Why? Many people simply wanted and needed to watch their favorite teams, although they didn’t like the shame and guilt that accompanied recognizing the dissonance between their views and those of the athletes and the industry. Once again, there is an interesting parallel here. A study found that compulsive porn consumers report wanting and needing more porn, although they don’t necessarily like it. ‘This disconnect between wanting and liking is a hallmark feature of reward circuitry dysregulation,’ writes Barr. That kind of dysregulation seems to be the hallmark of mass man in mass society — a feature rather than a bug.

The first step toward recovery is admitting we have a problem. And as C.S. Lewis wrote, the problem in our time is that we ‘make men without chests and expect of them virtue and enterprise.’ In other words, we have lost sight of what makes men good yet complain about the consequences of a world without the virtue for which good men are necessary. ‘We laugh at honor and are shocked to find traitors in our midst. We castrate and bid the geldings be fruitful,’ Lewis concludes. So castrated are we now that we are not even allowed to notice that those most vulnerable to COVID-19 are obese and sedentary.
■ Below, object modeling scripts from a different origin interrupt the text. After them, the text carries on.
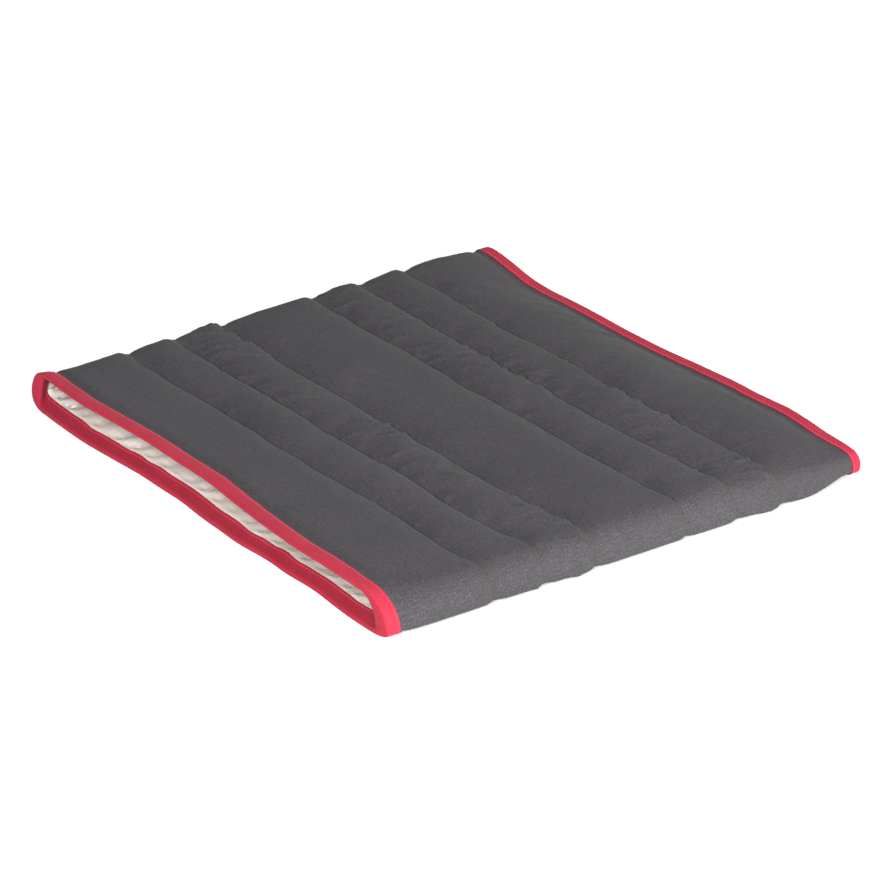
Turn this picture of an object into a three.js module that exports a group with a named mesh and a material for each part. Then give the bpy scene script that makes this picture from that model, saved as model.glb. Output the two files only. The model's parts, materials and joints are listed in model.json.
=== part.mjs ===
// A quilted, padded fabric sleeve: a flat tube of shell cloth, wadding and lining, open at both ends.
// It lies on its side of least height. Quilting lines run round the tube and divide it into channels of
// wadding, and a folded binding tape closes the cloth's edge at each mouth. Millimetres, +Z up.
//
// Frame: X runs along the tube, from the wide-open mouth at -X to the flatter mouth at +X. Y runs across it,
// from one folded side to the other. The origin is on the ground under the middle of the pad.
//
// The cloth bends at its quilting lines, so each channel is a rigid group of pieces, and the sewn strip
// on each line is the flexible piece between two groups.

import * as THREE from "three";

// Driving sizes of the whole sleeve
const LENGTH = 400; // from mouth to mouth
const WIDTH = 430; // across, from fold to fold
const HEIGHT = 27; // over the crests of the channels
const MOUTH_HEIGHT_OPEN = 29.4; // over the binding at the -X mouth
const MOUTH_HEIGHT_FLAT = 22.6; // over the binding at the +X mouth
const TAPER_SHARE = 0.72; // of each end channel's slope, the part that runs out flat to the binding

// Quilting
const PITCH = 40; // the quilting lines are one pitch apart, and two pitches at the middle and the ends
const LINES = [-3, -2, -1, 1, 2, 3].map((step) => step * PITCH);
const LINE_INSET = 3.3; // how deep a line is drawn in below the crest
const CREST_RISE = 16; // distance from a line to the full height of the puff
const FOLD_ANGLE = 40; // the most that two neighbouring channels fold towards each other, degrees
const FOLD_CLEARANCE = 0.4; // left between two channels folded that far

// Cloth and filling
const CREST_PLY = 9; // shell, wadding and lining together, at a crest
const LINE_PLY = 2.4; // the same, sewn flat on a line
const MOUTH_PLY = 3.2; // the same, under the binding
const SHELL = 0.9;
const LINING = 0.7;
const GAP = 0.3; // between neighbouring layers and pieces

// Binding tape and threads
const TAPE_WIDTH = 25; // before it is folded over the edge
const TAPE = 0.8;
const THREAD = 0.5;
const THREAD_WIDTH = 1.2;
const STITCH_EDGE = 2; // from the binding's edge to its row of stitches

// Closing seam, inside the fold at +Y
const SEAM_WIDTH = 10;
const SEAM = 1.6;
const SEAM_CLEARANCE = 2;

const ARC_STEPS = 8; // flats on the round of each fold
const MIDDLE = HEIGHT / 2;
const MOUTH = LENGTH / 2;
const TAPER = (MOUTH - Math.max(...LINES) - CREST_RISE) * TAPER_SHARE; // from the crest to the mouth
const TAPE_LEG = TAPE_WIDTH / 2;
const TAPE_INSET = THREAD + GAP; // the threads lie outside the tape and stay above the ground
const MOUTH_INSET = TAPE_INSET + TAPE + GAP;
const PLY_END = MOUTH - TAPE - GAP; // the cloth stops inside the fold of the tape

// Half the open wedge between two channels: it lets them fold together about a line at half height
const FOLD_SLOPE = Math.tan(THREE.MathUtils.degToRad(FOLD_ANGLE / 2));
const HALF_WEDGE = MIDDLE * FOLD_SLOPE + FOLD_CLEARANCE;

const COLOURS = {
  shell: { color: 0x4d4d50, roughness: 0.9, metalness: 0 },
  wadding: { color: 0xf1efe9, roughness: 1, metalness: 0 },
  lining: { color: 0xf4f1ea, roughness: 0.85, metalness: 0 },
  line: { color: 0x414145, roughness: 0.9, metalness: 0 },
  thread: { color: 0x8a4a50, roughness: 0.6, metalness: 0 },
  binding: { color: 0xc74a58, roughness: 0.75, metalness: 0 },
  seam: { color: 0xe9e4da, roughness: 0.85, metalness: 0 },
};

// A smooth step from 0 to 1
function ease(t) {
  const s = THREE.MathUtils.clamp(t, 0, 1);
  return s * s * (3 - 2 * s);
}

// Overall height of the flattened tube at x
function tubeHeight(x) {
  const mouthHeight = x < 0 ? MOUTH_HEIGHT_OPEN : MOUTH_HEIGHT_FLAT;
  const towardMouth = ease((Math.abs(x) - (MOUTH - TAPER)) / TAPER);
  return THREE.MathUtils.lerp(HEIGHT, mouthHeight, towardMouth);
}

// Points round the tube at x, drawn in from its outer face by inset: two flats and two round folds
function loopAt(x, inset) {
  const height = tubeHeight(x);
  const radius = height / 2 - inset;
  const centre = WIDTH / 2 - height / 2;
  const points = [];
  for (const side of [1, -1]) {
    for (let step = 0; step <= ARC_STEPS; step += 1) {
      const angle = side * (Math.PI / 2) - (Math.PI * step) / ARC_STEPS;
      const y = side * centre + radius * Math.cos(angle);
      points.push(new THREE.Vector3(x, y, height / 2 + radius * Math.sin(angle)));
    }
  }
  return points;
}

// A closed profile of [x, inset] corners carried round the tube
function ringGeometry(profile) {
  const loops = profile.map(([x, inset]) => loopAt(x, inset));
  const around = loops[0].length;
  const positions = loops.flat().flatMap((point) => point.toArray());
  const index = [];
  for (let i = 0; i < loops.length; i += 1) {
    const next = (i + 1) % loops.length;
    for (let j = 0; j < around; j += 1) {
      const k = (j + 1) % around;
      const [a, b, c, d] = [i * around + j, next * around + j, next * around + k, i * around + k];
      index.push(a, b, c, a, c, d);
    }
  }
  const geometry = new THREE.BufferGeometry();
  geometry.setAttribute("position", new THREE.Float32BufferAttribute(positions, 3));
  geometry.setIndex(index);
  geometry.computeVertexNormals();
  return geometry;
}

function makeMesh(name, geometry, look) {
  const mesh = new THREE.Mesh(geometry, new THREE.MeshStandardMaterial(COLOURS[look]));
  mesh.name = name;
  return mesh;
}

// How far the puff has risen at a distance from its quilting line, from 0 to 1
function puff(distance) {
  const t = THREE.MathUtils.clamp(1 - distance / CREST_RISE, 0, 1);
  return Math.sqrt(1 - t * t);
}

// Where the quilted cloth lies at x: how far in its outer face is, and how thick it is
function plyAt(x) {
  const fromLine = Math.min(...LINES.map((line) => Math.abs(x - line)));
  const rise = puff(fromLine);
  const crest = {
    inset: LINE_INSET * (1 - rise),
    thickness: LINE_PLY + (CREST_PLY - LINE_PLY) * rise,
  };
  const towardMouth = ease((Math.abs(x) - (MOUTH - TAPER)) / (TAPER - TAPE_LEG));
  return {
    inset: THREE.MathUtils.lerp(crest.inset, MOUTH_INSET, towardMouth),
    thickness: THREE.MathUtils.lerp(crest.thickness, MOUTH_PLY, towardMouth),
  };
}

// The x values at which a channel's profile has corners: at its ends, and on the way up to its crest
function channelStations(from, to) {
  const stations = [from, to];
  for (const [end, inward] of [[from, 1], [to, -1]]) {
    const atMouth = Math.abs(end) === PLY_END;
    const steps = atMouth
      ? [TAPE_LEG, (TAPE_LEG + TAPER) / 2, TAPER]
      : [(CREST_RISE - HALF_WEDGE) / 2, CREST_RISE - HALF_WEDGE];
    stations.push(...steps.map((step) => end + inward * step));
  }
  return stations.sort((a, b) => a - b);
}

// A layer of the quilted cloth between two depths, each measured by a function of the ply
function layerProfile(stations, outer, inner) {
  const outside = stations.map((x) => [x, outer(plyAt(x))]);
  const inside = stations.map((x) => [x, inner(plyAt(x))]);
  return [...outside, ...inside.reverse()];
}

const layers = {
  shell: [(ply) => ply.inset, (ply) => ply.inset + SHELL],
  wadding: [(ply) => ply.inset + SHELL + GAP, (ply) => ply.inset + ply.thickness - LINING - GAP],
  lining: [(ply) => ply.inset + ply.thickness - LINING, (ply) => ply.inset + ply.thickness],
};

// Strip of closing seam inside the fold at +Y, along one channel
function closingSeam(name, from, to) {
  const radius = MIDDLE - CREST_PLY;
  const reach = WIDTH / 2 - CREST_PLY - SEAM_CLEARANCE;
  const geometry = new THREE.BoxGeometry(to - from, SEAM_WIDTH, Math.min(SEAM, radius));
  const mesh = makeMesh(name, geometry, "seam");
  mesh.position.set((from + to) / 2, reach - SEAM_WIDTH / 2, MIDDLE);
  return mesh;
}

// One channel: shell, wadding, lining and its stretch of closing seam
function makeChannel(number, start, end) {
  const group = new THREE.Group();
  const from = Math.abs(start) < MOUTH ? start + HALF_WEDGE : -PLY_END;
  const to = Math.abs(end) < MOUTH ? end - HALF_WEDGE : PLY_END;
  const stations = channelStations(from, to);
  for (const [layer, [outer, inner]] of Object.entries(layers)) {
    group.add(makeMesh(`${layer}_${number}`, ringGeometry(layerProfile(stations, outer, inner)), layer));
  }
  const seamFrom = Math.max(from, -(MOUTH - TAPE_LEG - GAP));
  const seamTo = Math.min(to, MOUTH - TAPE_LEG - GAP);
  group.add(closingSeam(`closing_seam_${number}`, seamFrom, seamTo));
  return group;
}

// The sewn strip on a quilting line, with the ring of thread that holds it
function makeQuiltingLine(number, x) {
  const group = new THREE.Group();
  const half = HALF_WEDGE - GAP;
  const strip = [[x - half, LINE_INSET], [x + half, LINE_INSET]];
  const back = [...strip].reverse().map(([at, inset]) => [at, inset + LINE_PLY]);
  group.add(makeMesh(`quilting_line_${number}`, ringGeometry([...strip, ...back]), "line"));
  group.add(makeThread(`quilting_thread_${number}`, x, LINE_INSET - GAP - THREAD));
  return group;
}

function makeThread(name, x, inset) {
  const half = THREAD_WIDTH / 2;
  const top = [[x - half, inset], [x + half, inset]];
  const bottom = [[x + half, inset + THREAD], [x - half, inset + THREAD]];
  return makeMesh(name, ringGeometry([...top, ...bottom]), "thread");
}

// Binding tape folded over the cloth's edge at a mouth, with its row of stitches. side is -1 or +1.
function makeBinding(end, side) {
  const group = new THREE.Group();
  const outer = TAPE_INSET;
  const inner = MOUTH_INSET + MOUTH_PLY + GAP;
  const lip = MOUTH - TAPE_LEG;
  const fold = MOUTH - TAPE;
  const corners = [
    [lip, outer], [MOUTH, outer], [MOUTH, inner + TAPE], [lip, inner + TAPE],
    [lip, inner], [fold, inner], [fold, outer + TAPE], [lip, outer + TAPE],
  ];
  const profile = corners.map(([x, inset]) => [side * x, inset]);
  const facing = side > 0 ? profile : profile.reverse();
  group.add(makeMesh(`binding_${end}`, ringGeometry(facing), "binding"));
  group.add(makeThread(`binding_stitches_${end}`, side * (lip + STITCH_EDGE), 0));
  return group;
}

function makeSleeve() {
  const sleeve = new THREE.Group();
  const bounds = [-MOUTH, ...LINES, MOUTH];
  for (let number = 1; number < bounds.length; number += 1) {
    sleeve.add(makeChannel(number, bounds[number - 1], bounds[number]));
  }
  LINES.forEach((x, at) => sleeve.add(makeQuiltingLine(at + 1, x)));
  sleeve.add(makeBinding("left", -1));
  sleeve.add(makeBinding("right", 1));
  return sleeve;
}

export default makeSleeve();
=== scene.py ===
"""A quilted, padded fabric sleeve with bound mouths, lying on a pale floor.

The sleeve is one grid, with rows round the tube and columns along it. The shell, wadding and lining are all
cut from it, in one piece for each fold line, which runs from the middle of one channel to the middle of the
next. Lengths are in metres; MM turns millimetres into metres.
"""
import json
import math

import bpy
import numpy as np
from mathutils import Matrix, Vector


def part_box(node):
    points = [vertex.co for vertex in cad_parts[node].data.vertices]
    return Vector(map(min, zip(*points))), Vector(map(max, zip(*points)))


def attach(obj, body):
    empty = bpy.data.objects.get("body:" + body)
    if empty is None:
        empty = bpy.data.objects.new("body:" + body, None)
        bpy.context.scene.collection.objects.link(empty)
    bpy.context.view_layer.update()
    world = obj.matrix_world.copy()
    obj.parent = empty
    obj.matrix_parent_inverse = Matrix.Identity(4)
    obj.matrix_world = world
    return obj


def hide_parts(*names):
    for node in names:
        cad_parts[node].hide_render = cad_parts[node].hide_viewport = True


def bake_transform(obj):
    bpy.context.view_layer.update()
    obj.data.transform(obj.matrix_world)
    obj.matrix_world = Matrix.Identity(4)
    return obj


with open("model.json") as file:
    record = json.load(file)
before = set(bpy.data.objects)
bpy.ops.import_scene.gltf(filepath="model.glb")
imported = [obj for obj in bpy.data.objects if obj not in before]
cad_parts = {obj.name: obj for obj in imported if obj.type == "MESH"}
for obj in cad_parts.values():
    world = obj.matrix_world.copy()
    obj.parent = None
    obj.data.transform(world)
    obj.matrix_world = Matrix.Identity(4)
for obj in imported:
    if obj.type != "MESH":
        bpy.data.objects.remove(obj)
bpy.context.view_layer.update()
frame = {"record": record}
MM = 0.001


# ---------------------------------------------------------------- sizes from the frame

def cad_box(node):
    low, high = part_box(node)
    return np.array(low), np.array(high)


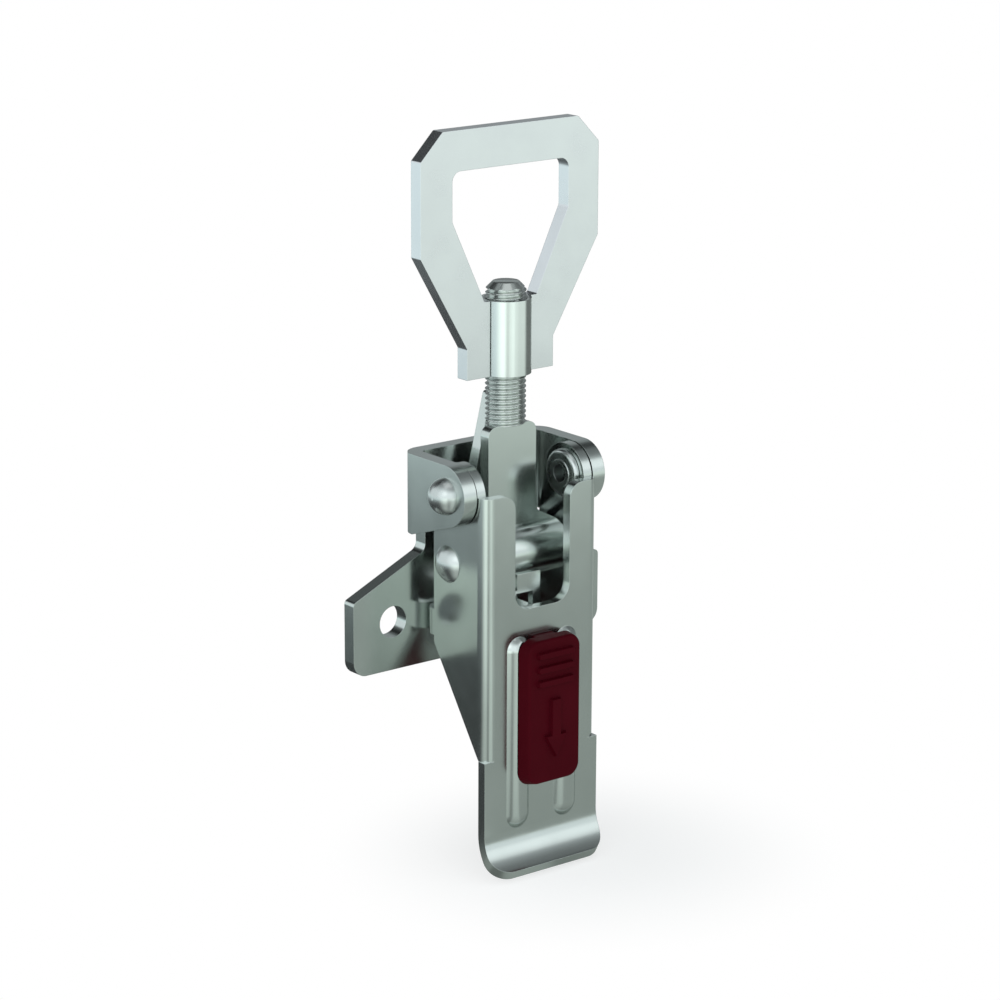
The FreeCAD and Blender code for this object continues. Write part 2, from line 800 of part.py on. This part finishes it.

It does not strike us as odd that swinish individuals like CNN’s Brian Stelter should wheezingly comment on public health issues.

To watch sports today is to subsidize the enemies of decency and virtue, all the while allowing ourselves to physically and morally wither. It is the glorification of bread and circuses and the squandering of vital energies. But it doesn’t have to be this way, and fighting back is as easy as turning off the television and relearning how to be good and strong.